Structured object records
— Begin —

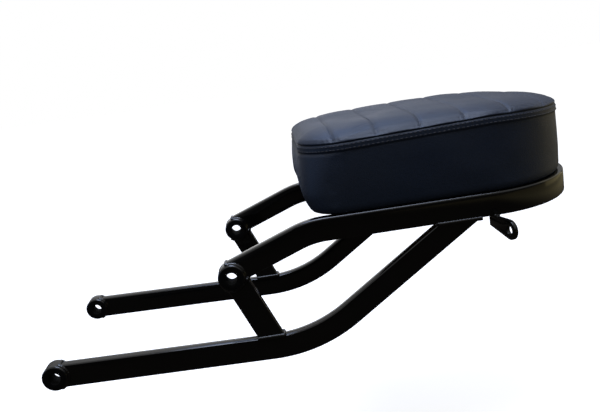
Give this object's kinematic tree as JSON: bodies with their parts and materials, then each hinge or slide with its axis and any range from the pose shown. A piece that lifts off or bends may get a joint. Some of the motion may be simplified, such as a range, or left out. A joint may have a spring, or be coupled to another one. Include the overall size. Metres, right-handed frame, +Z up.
{
  "type": "bicycle rear rack seat",
  "caption": "Bent rectangular-tube rear rack with an upholstered passenger seat cushion, bushes and lugs for bolting to a bicycle, and lamp ears.",
  "frame": {"origin": "middle of the line through the two lower bushes, which the rack bolts to", "axes": "+X towards the rear of the bicycle, +Y towards the rider's right, +Z up"},
  "size_m": [0.5945, 0.2804, 0.2319],
  "materials": {
    "black_gloss_paint": "gloss black paint on welded steel",
    "navy_leatherette": "dark navy-black grained leatherette, soft sheen",
    "birch_plywood": "bare plywood",
    "zinc_plated_steel": "bright zinc plating"
  },
  "bodies": {
    "root": {"front_cross_plate": "black_gloss_paint", "lower_bush_left": "black_gloss_paint", "lower_bush_right": "black_gloss_paint", "lower_rail_left": "black_gloss_paint", "lower_rail_right": "black_gloss_paint", "rear_cross_plate": "black_gloss_paint", "rear_ear_left": "black_gloss_paint", "rear_ear_right": "black_gloss_paint", "seat_base_board": "birch_plywood", "seat_cushion": "navy_leatherette", "seat_hoop": "black_gloss_paint", "seat_screw_front_left": "zinc_plated_steel", "seat_screw_front_right": "zinc_plated_steel", "seat_screw_rear_left": "zinc_plated_steel", "seat_screw_rear_right": "zinc_plated_steel", "strut_left": "black_gloss_paint", "strut_right": "black_gloss_paint", "tee_nut_front_left": "zinc_plated_steel", "tee_nut_front_right": "zinc_plated_steel", "tee_nut_rear_left": "zinc_plated_steel", "tee_nut_rear_right": "zinc_plated_steel", "upper_lug_left": "black_gloss_paint", "upper_lug_right": "black_gloss_paint", "washer_front_left": "zinc_plated_steel", "washer_front_right": "zinc_plated_steel", "washer_rear_left": "zinc_plated_steel", "washer_rear_right": "zinc_plated_steel"}
  },
  "joints": []
}
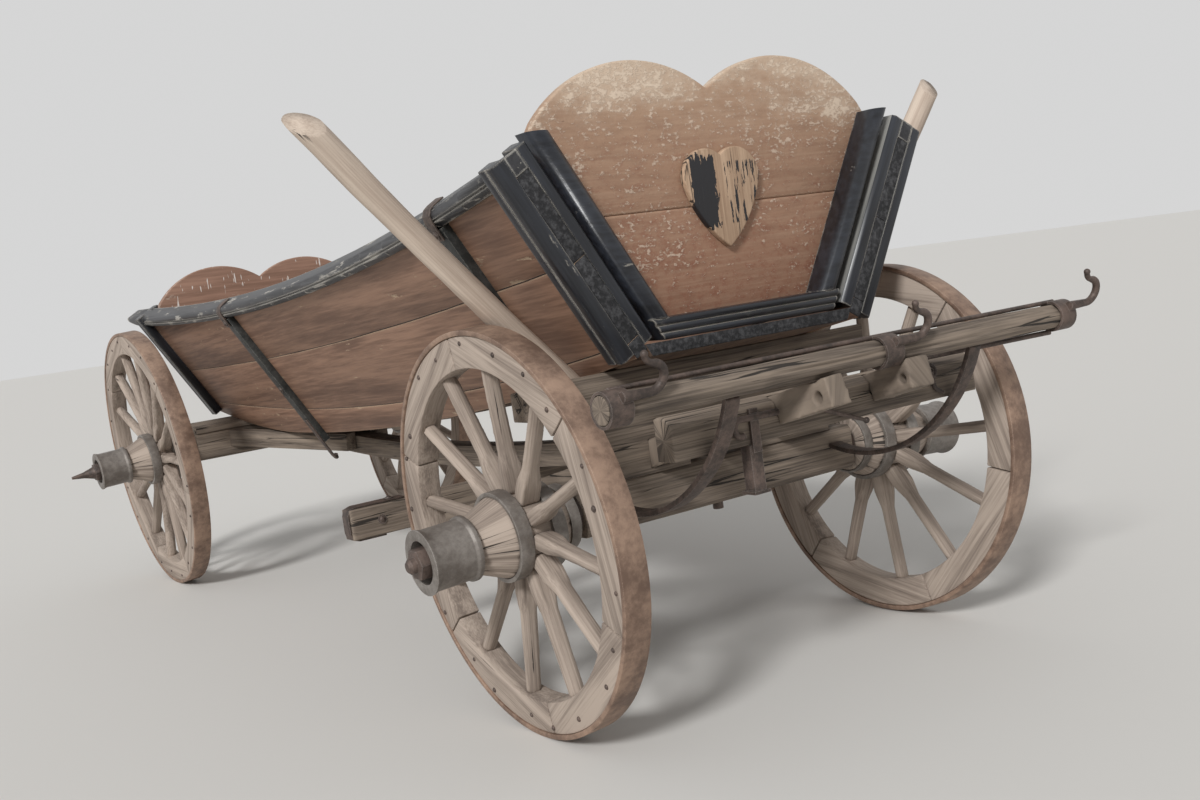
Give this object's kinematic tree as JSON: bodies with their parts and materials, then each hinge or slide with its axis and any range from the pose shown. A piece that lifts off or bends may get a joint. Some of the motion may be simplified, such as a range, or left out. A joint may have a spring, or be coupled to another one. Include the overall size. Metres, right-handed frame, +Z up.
{
  "type": "farm hay wagon",
  "caption": "Horse-drawn farm hay wagon with a boat-shaped plank box, heart-topped end boards, spoked wooden wheels with iron tyres and a turning front axle.",
  "frame": {"origin": "on the ground under the middle of the wagon's overall box", "axes": "-Y is the front of the wagon, +X is right seen from the front, +Z is up"},
  "size_m": [1.9208, 4.0149, 1.4464],
  "materials": {
    "brown_paint": "worn brown paint on planks",
    "black_paint": "worn black paint, edges rubbed bare",
    "bare_boards": "unpainted weathered boards",
    "wheel_wood": "grey-beige weathered wood",
    "gear_wood": "grey-brown weathered timber",
    "peeled_pole": "peeled pale pole",
    "tyre_iron": "rusty iron worn by the road",
    "hub_iron": "grey forged iron",
    "forged_iron": "dark forged iron, some rust"
  },
  "bodies": {
    "wagon": {"bottom_plank_left": "brown_paint", "bottom_plank_right": "brown_paint", "middle_plank_left": "brown_paint", "middle_plank_right": "brown_paint", "top_plank_left": "brown_paint", "top_plank_right": "brown_paint", "rail_left": "black_paint", "rail_right": "black_paint", "floor": "bare_boards", "front_board_lower": "brown_paint", "front_board_upper": "brown_paint", "front_battens": "black_paint", "front_heart": "brown_paint", "rear_board_lower": "brown_paint", "rear_board_upper": "brown_paint", "rear_battens": "black_paint", "end_strips_left": "black_paint", "end_strips_right": "black_paint", "stanchions_left": "forged_iron", "stanchions_right": "forged_iron", "reach_pole": "gear_wood", "rear_hounds": "gear_wood", "rear_axle": "gear_wood", "rear_bolster": "gear_wood", "front_bolster": "gear_wood", "stake_left": "peeled_pole", "stake_right": "peeled_pole", "king_pin": "forged_iron", "upper_turn_plate": "forged_iron"},
    "front_gear": {"front_axle": "gear_wood", "turning_bolster": "gear_wood", "lower_turn_plate": "forged_iron", "futchels": "gear_wood", "sway_bar": "gear_wood", "cross_beam": "gear_wood", "splinter_bar": "gear_wood", "splinter_irons": "forged_iron", "front_brace_left": "forged_iron", "front_brace_right": "forged_iron", "gear_irons": "forged_iron"},
    "front_left_wheel": {"front_left_hub": "wheel_wood", "front_left_hub_irons": "hub_iron", "front_left_spokes": "wheel_wood", "front_left_felloes": "wheel_wood", "front_left_tyre": "tyre_iron"},
    "front_right_wheel": {"front_right_hub": "wheel_wood", "front_right_hub_irons": "hub_iron", "front_right_spokes": "wheel_wood", "front_right_felloes": "wheel_wood", "front_right_tyre": "tyre_iron"},
    "rear_left_wheel": {"rear_left_hub": "wheel_wood", "rear_left_hub_irons": "hub_iron", "rear_left_spokes": "wheel_wood", "rear_left_felloes": "wheel_wood", "rear_left_tyre": "tyre_iron"},
    "rear_right_wheel": {"rear_right_hub": "wheel_wood", "rear_right_hub_irons": "hub_iron", "rear_right_spokes": "wheel_wood", "rear_right_felloes": "wheel_wood", "rear_right_tyre": "tyre_iron"}
  },
  "joints": [
    {"name": "steering", "type": "hinge", "parent": "wagon", "child": "front_gear", "pos_m": [0, -1.3875, 0.68], "axis": [0, 0, 1], "range_deg": [-22, 22]},
    {"name": "front_left_wheel_turn", "type": "hinge", "parent": "front_gear", "child": "front_left_wheel", "pos_m": [-0.575, -1.3875, 0.46113], "axis": [-0.9981, 0, -0.061], "continuous": true},
    {"name": "front_right_wheel_turn", "type": "hinge", "parent": "front_gear", "child": "front_right_wheel", "pos_m": [0.575, -1.3875, 0.46113], "axis": [0.9981, 0, -0.061], "continuous": true},
    {"name": "rear_left_wheel_turn", "type": "hinge", "parent": "wagon", "child": "rear_left_wheel", "pos_m": [-0.575, 1.4925, 0.51602], "axis": [-0.9981, 0, -0.061], "continuous": true},
    {"name": "rear_right_wheel_turn", "type": "hinge", "parent": "wagon", "child": "rear_right_wheel", "pos_m": [0.575, 1.4925, 0.51602], "axis": [0.9981, 0, -0.061], "continuous": true}
  ]
}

— End —

■ **Work to complete**
Every entry should be printed again exactly as written.

■ **Solution for this exercise**
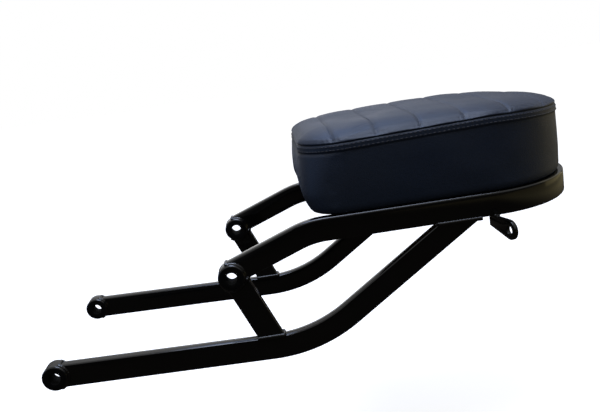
Give this object's kinematic tree as JSON: bodies with their parts and materials, then each hinge or slide with its axis and any range from the pose shown. A piece that lifts off or bends may get a joint. Some of the motion may be simplified, such as a range, or left out. A joint may have a spring, or be coupled to another one. Include the overall size. Metres, right-handed frame, +Z up.
{
  "type": "bicycle rear rack seat",
  "caption": "Bent rectangular-tube rear rack with an upholstered passenger seat cushion, bushes and lugs for bolting to a bicycle, and lamp ears.",
  "frame": {"origin": "middle of the line through the two lower bushes, which the rack bolts to", "axes": "+X towards the rear of the bicycle, +Y towards the rider's right, +Z up"},
  "size_m": [0.5945, 0.2804, 0.2319],
  "materials": {
    "black_gloss_paint": "gloss black paint on welded steel",
    "navy_leatherette": "dark navy-black grained leatherette, soft sheen",
    "birch_plywood": "bare plywood",
    "zinc_plated_steel": "bright zinc plating"
  },
  "bodies": {
    "root": {"front_cross_plate": "black_gloss_paint", "lower_bush_left": "black_gloss_paint", "lower_bush_right": "black_gloss_paint", "lower_rail_left": "black_gloss_paint", "lower_rail_right": "black_gloss_paint", "rear_cross_plate": "black_gloss_paint", "rear_ear_left": "black_gloss_paint", "rear_ear_right": "black_gloss_paint", "seat_base_board": "birch_plywood", "seat_cushion": "navy_leatherette", "seat_hoop": "black_gloss_paint", "seat_screw_front_left": "zinc_plated_steel", "seat_screw_front_right": "zinc_plated_steel", "seat_screw_rear_left": "zinc_plated_steel", "seat_screw_rear_right": "zinc_plated_steel", "strut_left": "black_gloss_paint", "strut_right": "black_gloss_paint", "tee_nut_front_left": "zinc_plated_steel", "tee_nut_front_right": "zinc_plated_steel", "tee_nut_rear_left": "zinc_plated_steel", "tee_nut_rear_right": "zinc_plated_steel", "upper_lug_left": "black_gloss_paint", "upper_lug_right": "black_gloss_paint", "washer_front_left": "zinc_plated_steel", "washer_front_right": "zinc_plated_steel", "washer_rear_left": "zinc_plated_steel", "washer_rear_right": "zinc_plated_steel"}
  },
  "joints": []
}
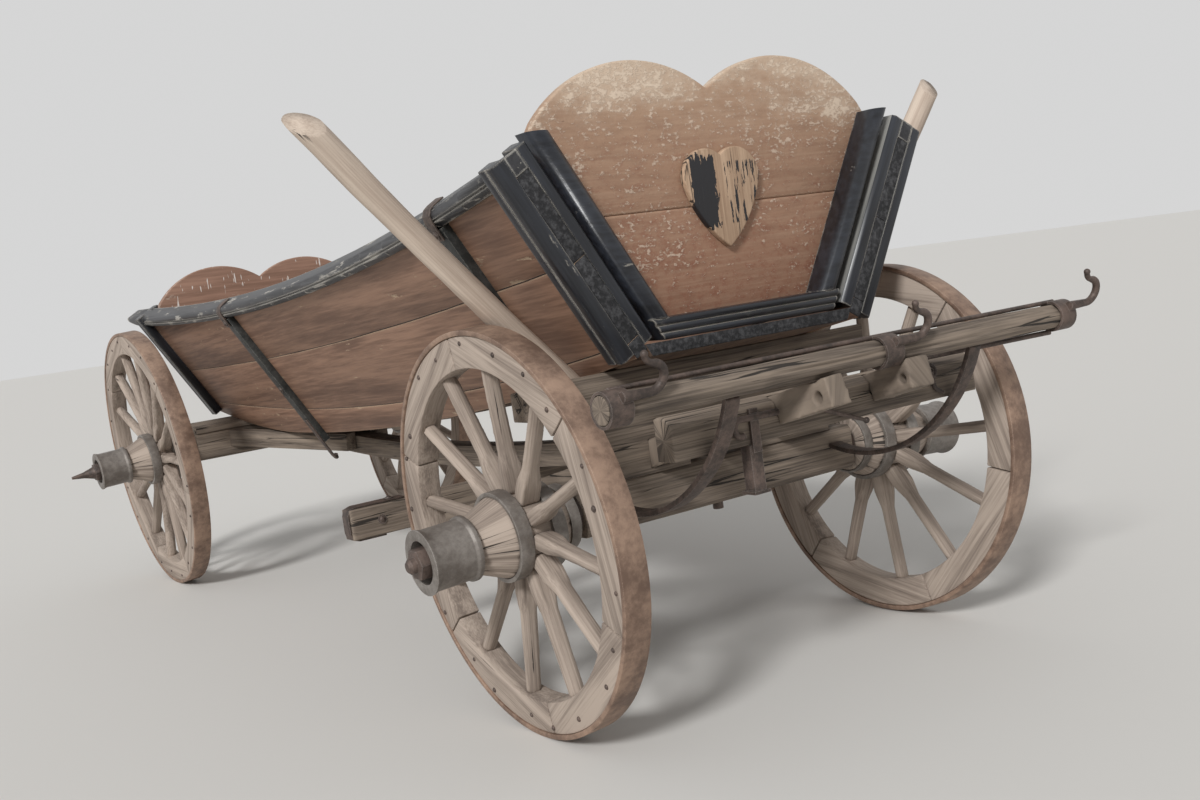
Give this object's kinematic tree as JSON: bodies with their parts and materials, then each hinge or slide with its axis and any range from the pose shown. A piece that lifts off or bends may get a joint. Some of the motion may be simplified, such as a range, or left out. A joint may have a spring, or be coupled to another one. Include the overall size. Metres, right-handed frame, +Z up.
{
  "type": "farm hay wagon",
  "caption": "Horse-drawn farm hay wagon with a boat-shaped plank box, heart-topped end boards, spoked wooden wheels with iron tyres and a turning front axle.",
  "frame": {"origin": "on the ground under the middle of the wagon's overall box", "axes": "-Y is the front of the wagon, +X is right seen from the front, +Z is up"},
  "size_m": [1.9208, 4.0149, 1.4464],
  "materials": {
    "brown_paint": "worn brown paint on planks",
    "black_paint": "worn black paint, edges rubbed bare",
    "bare_boards": "unpainted weathered boards",
    "wheel_wood": "grey-beige weathered wood",
    "gear_wood": "grey-brown weathered timber",
    "peeled_pole": "peeled pale pole",
    "tyre_iron": "rusty iron worn by the road",
    "hub_iron": "grey forged iron",
    "forged_iron": "dark forged iron, some rust"
  },
  "bodies": {
    "wagon": {"bottom_plank_left": "brown_paint", "bottom_plank_right": "brown_paint", "middle_plank_left": "brown_paint", "middle_plank_right": "brown_paint", "top_plank_left": "brown_paint", "top_plank_right": "brown_paint", "rail_left": "black_paint", "rail_right": "black_paint", "floor": "bare_boards", "front_board_lower": "brown_paint", "front_board_upper": "brown_paint", "front_battens": "black_paint", "front_heart": "brown_paint", "rear_board_lower": "brown_paint", "rear_board_upper": "brown_paint", "rear_battens": "black_paint", "end_strips_left": "black_paint", "end_strips_right": "black_paint", "stanchions_left": "forged_iron", "stanchions_right": "forged_iron", "reach_pole": "gear_wood", "rear_hounds": "gear_wood", "rear_axle": "gear_wood", "rear_bolster": "gear_wood", "front_bolster": "gear_wood", "stake_left": "peeled_pole", "stake_right": "peeled_pole", "king_pin": "forged_iron", "upper_turn_plate": "forged_iron"},
    "front_gear": {"front_axle": "gear_wood", "turning_bolster": "gear_wood", "lower_turn_plate": "forged_iron", "futchels": "gear_wood", "sway_bar": "gear_wood", "cross_beam": "gear_wood", "splinter_bar": "gear_wood", "splinter_irons": "forged_iron", "front_brace_left": "forged_iron", "front_brace_right": "forged_iron", "gear_irons": "forged_iron"},
    "front_left_wheel": {"front_left_hub": "wheel_wood", "front_left_hub_irons": "hub_iron", "front_left_spokes": "wheel_wood", "front_left_felloes": "wheel_wood", "front_left_tyre": "tyre_iron"},
    "front_right_wheel": {"front_right_hub": "wheel_wood", "front_right_hub_irons": "hub_iron", "front_right_spokes": "wheel_wood", "front_right_felloes": "wheel_wood", "front_right_tyre": "tyre_iron"},
    "rear_left_wheel": {"rear_left_hub": "wheel_wood", "rear_left_hub_irons": "hub_iron", "rear_left_spokes": "wheel_wood", "rear_left_felloes": "wheel_wood", "rear_left_tyre": "tyre_iron"},
    "rear_right_wheel": {"rear_right_hub": "wheel_wood", "rear_right_hub_irons": "hub_iron", "rear_right_spokes": "wheel_wood", "rear_right_felloes": "wheel_wood", "rear_right_tyre": "tyre_iron"}
  },
  "joints": [
    {"name": "steering", "type": "hinge", "parent": "wagon", "child": "front_gear", "pos_m": [0, -1.3875, 0.68], "axis": [0, 0, 1], "range_deg": [-22, 22]},
    {"name": "front_left_wheel_turn", "type": "hinge", "parent": "front_gear", "child": "front_left_wheel", "pos_m": [-0.575, -1.3875, 0.46113], "axis": [-0.9981, 0, -0.061], "continuous": true},
    {"name": "front_right_wheel_turn", "type": "hinge", "parent": "front_gear", "child": "front_right_wheel", "pos_m": [0.575, -1.3875, 0.46113], "axis": [0.9981, 0, -0.061], "continuous": true},
    {"name": "rear_left_wheel_turn", "type": "hinge", "parent": "wagon", "child": "rear_left_wheel", "pos_m": [-0.575, 1.4925, 0.51602], "axis": [-0.9981, 0, -0.061], "continuous": true},
    {"name": "rear_right_wheel_turn", "type": "hinge", "parent": "wagon", "child": "rear_right_wheel", "pos_m": [0.575, 1.4925, 0.51602], "axis": [0.9981, 0, -0.061], "continuous": true}
  ]
}